Recover offers another way to address the plastic problem. We’ve provided the Island School’s uniforms since 2012. The partnership, not surprisingly, was the idea of a student group.

“Two students, as part of their authentic project in human ecology, decided to tackle the uniforms we require our kids to wear” Maxey recalls. “They did some research on the uniforms we were buying. It was non-organic cotton made from a sweatshop in Nicaragua. There was nothing good about the clothing we were requiring our students to buy. We were not wearing our mission at all.

“They put Recover up against Patagonia and Under Armour and some other big brands. Recover won the day for a lot of reasons. You had a full story. There was no, ‘I don’t know where it’s made. I don’t know where the materials come from.’ And it also just felt good. It was lightweight and it held up in our kind of tropical environment where we’re running and swimming and doing all that stuff.”

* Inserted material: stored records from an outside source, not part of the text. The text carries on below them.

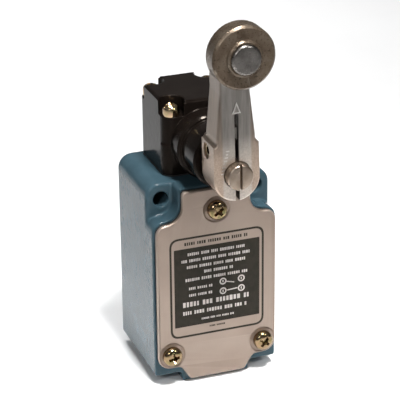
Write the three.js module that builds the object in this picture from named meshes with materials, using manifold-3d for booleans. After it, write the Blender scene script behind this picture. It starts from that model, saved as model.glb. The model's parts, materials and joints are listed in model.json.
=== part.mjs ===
// A heavy-duty limit switch: a die-cast housing with a conduit entry, a rotary head, and a roller lever.
// Millimetres. +X is right seen from the front, +Y is to the back, +Z is up.
// The origin is the centre of the rear mounting face, so the cover faces -Y.
import * as THREE from "three";
import { mergeVertices } from "three/addons/utils/BufferGeometryUtils.js";
import Module from "manifold-3d";

const wasm = await Module();
wasm.setup();

// Housing
const BODY_HALF_WIDTH = 19.95;
const BODY_HALF_HEIGHT = 31.15;
const BODY_FRONT = -33;
const EAR_FRONT = -27.5;
const WALL = 3;
const FLOOR_TOP = -27;
const CAVITY_TOP = 20.5;
const CAVITY_HALF_WIDTH = 16.4;
const TOP_POCKET_TOP = 27;
const TOP_POCKET_HALF_WIDTH = 6.5;
const EAR_HOLE = { x: 15.1, z: 26, radius: 2.45 };
const REAR_TAP_DEPTH = 8;
const REAR_TAP_RADIUS = 2.1;

// Conduit entry, half-inch pipe thread
const BOSS_BOTTOM = -34.2;
const BOSS_CENTRE_Y = -17;
const BOSS_RADIUS = 12.6;
const BOSS_FRONT_HALF_WIDTH = 11;
const CONDUIT_RADIUS = 9.3;
const THREAD_PITCH = 1.81;
const THREAD_DEPTH = 0.8;

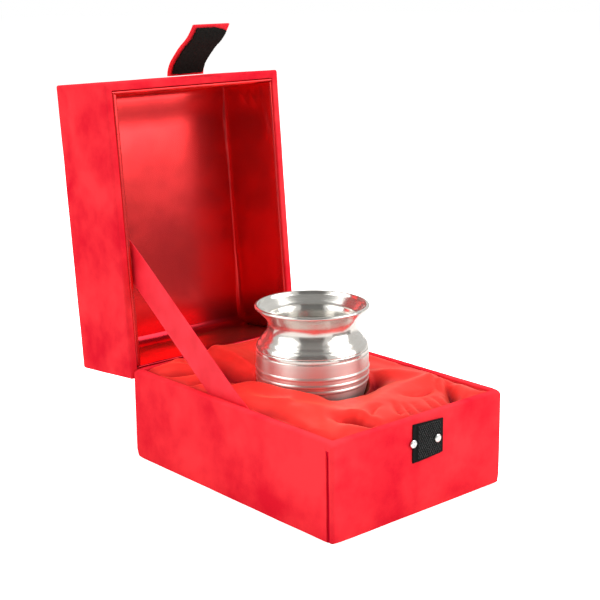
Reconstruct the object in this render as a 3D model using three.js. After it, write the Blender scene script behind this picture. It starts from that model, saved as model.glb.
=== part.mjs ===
// A small spun metal kalash standing in its open, velvet-covered presentation case.
// Millimetres, +Z up. The origin is the middle of the case's underside and the case's front faces -Y.
import * as THREE from "three";

// The case
const caseWidth = 112;
const caseDepth = 151;
const baseHeight = 47;
const lidHeight = 46.5;
const rimGap = 0.5; // between the two rims when the case is shut
const boardThickness = 2.2;
const velvetThickness = 0.7;
const bottomSheetThickness = 0.6;
const glueGap = 0.3; // between two glued layers
const mitreGap = 0.2; // how far each mitred end stands back from its corner
const turnIn = 11; // how far the velvet runs down inside a rim
const rimRounding = 1.2; // of the velvet over the outer edge of a rim
const innerRounding = 0.6;

// The cloth hinge, seen as a pivot line inside the back wall
const pivotInset = 2.23; // in from the back face
const pivotDrop = 3.44; // below the base's rim
const openAngle = 95; // where the stay ribbon stops the lid
const hingeClothThickness = 0.6;
const hingeClothMargin = 5; // from the case's sides
const hingeLeg = 15; // glued length on the base and on the lid

// The base's filling
const cushionClearance = 0.6; // to the velvet on three sides
const ribbonSlot = 2; // to the velvet on the left, where the stay ribbon runs down
const cushionFloor = 4; // satin and wadding under the kalash
const cushionEdgeDrop = 1.2; // of the cushion's edge below the rim
const wellClearance = 0.7; // round the kalash

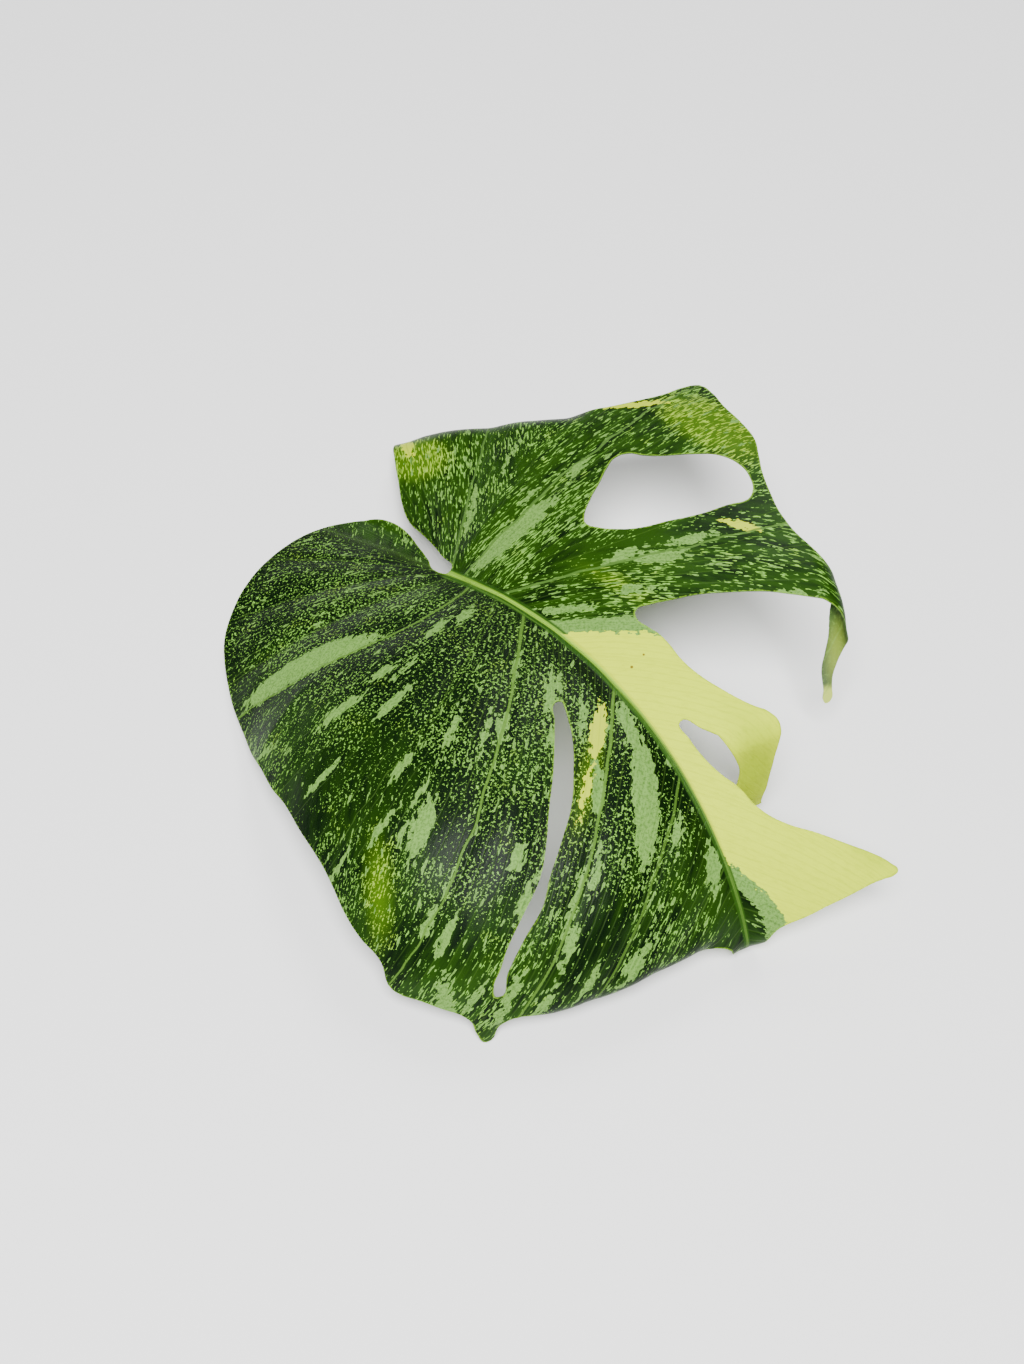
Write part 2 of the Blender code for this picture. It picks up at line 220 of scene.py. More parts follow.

That anecdote illustrates exactly what Maxey and the Island School is trying to achieve.

“Our students leave here thinking they can really make a difference because we tell them they can and we give them opportunities to. The Recover story is a great example of students problem solving and helping us live better in this place and taking on a leadership role.”

We always jump at any opportunity to visit the Island School. Maxey is a great mentor – one who always pushes Recover to refine our process and our product. Every minor improvement makes a difference.

“Well the reality is,” he says, “It might seem a small thing to find a new uniform for a school or to figure out how to move from styrofoam plates to a dishwasher system at your school. But those little hurdles have huge impact when you think about it. Even little things like turning off the water when you’re brushing your teeth.

I think one person picking up a piece of plastic on the street that might blow into a river that might blow into an ocean, is making a huge difference. And you gotta believe in that.”